Reneau was an original member of the first park board that was formed in the late 1980s when Larry Hatfield was Clinton County Judge/Executive. The late former CCHS basketball coach Lindle Castle was the chairman of that board and Reneau still remembers most of the members. However, the board disbanded a few years later, but soon the current existing board was reformed under the late Charlene King’s administration.

“Beginning with almost nothing, we built a pretty nice park that is one of the most used facilities in the county–especially the walking track,” said Reneau.

Although he apologized if leaving someone out for their contributions to the park, Reneau did name a few entities that, without their help, the park could not have became what it is today. To name a few, the park boards, county and city government, school district, Healthy Hometown Coalition, Clinton County Extension Service, BRIGHT program (part of the school district that helped construct the new buildings at the park), Little League baseball volunteers, such as those who help pick up trash and keep the park clean, put together the playground equipment and other projects, anyone who has made monetary contributions and especially park patrons who use the park, as well as law enforcement who help make sure the park and its patrons are kept safe…and anyone else that may not have been mentioned.
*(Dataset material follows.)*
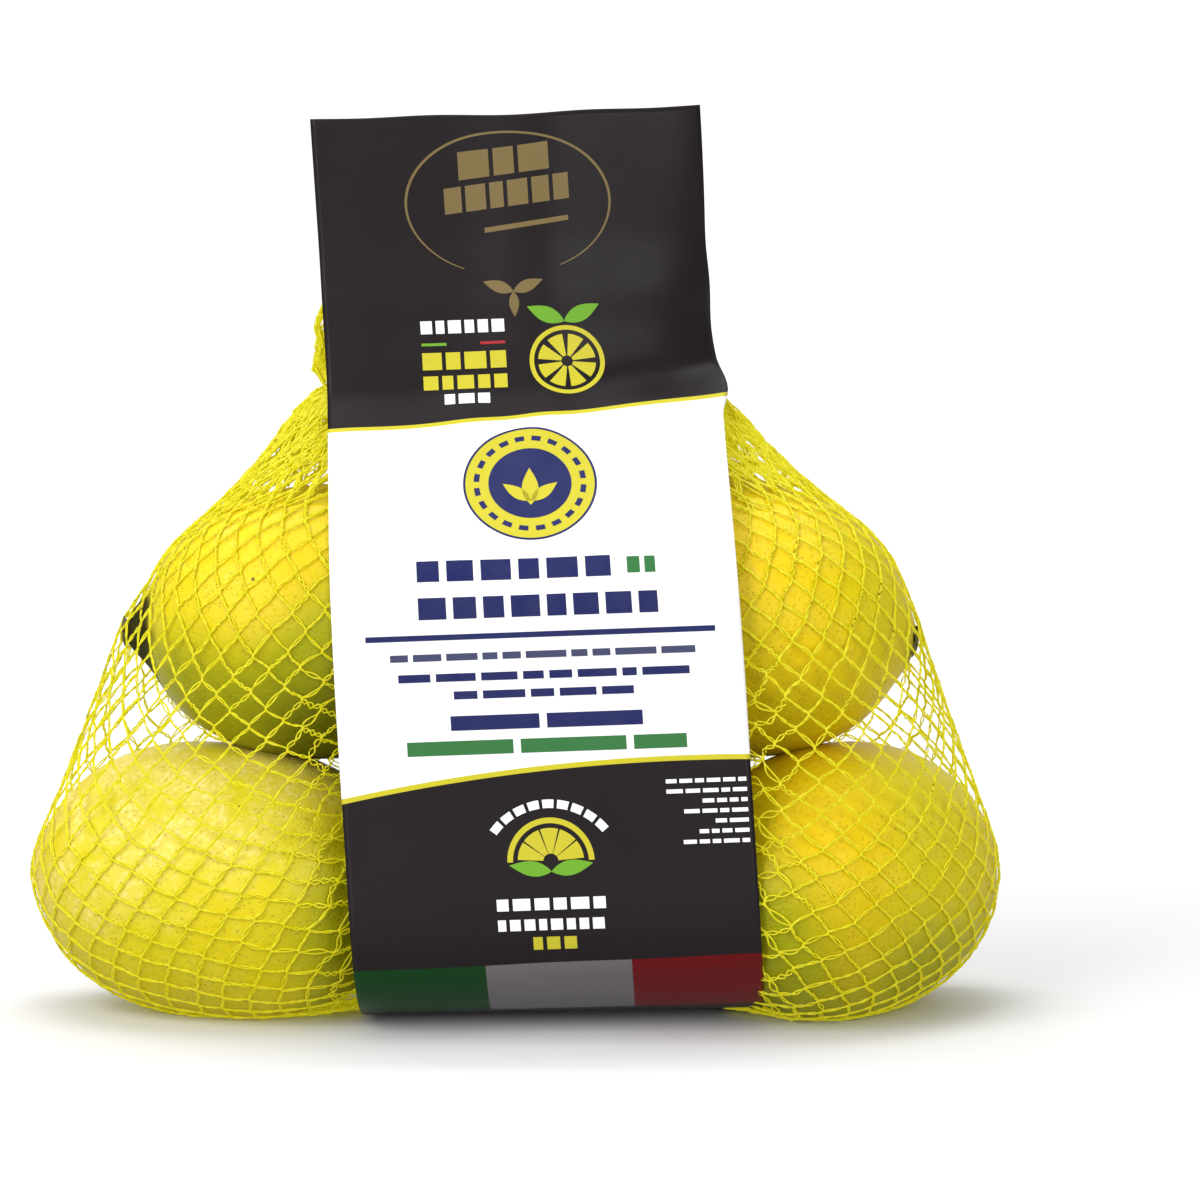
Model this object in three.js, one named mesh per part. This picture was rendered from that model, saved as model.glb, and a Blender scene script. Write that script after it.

Reneau concluded by noting that the local Recreation Park Board was somewhat unique and still may be the only one in the state that was created by and operated through three local government entities, the Clinton County Fiscal Court, Albany City Council and Clinton County Board of Education.

“Thanks to all (park) board members, county judges and fiscal court magistrates, mayors, city council members, (school) superintendents and board members, and anyone else who has made contributions, for what they have done.

“All of us should look back and lbe proud at what we have (at the park) thanks to all of them,” Reneau concluded.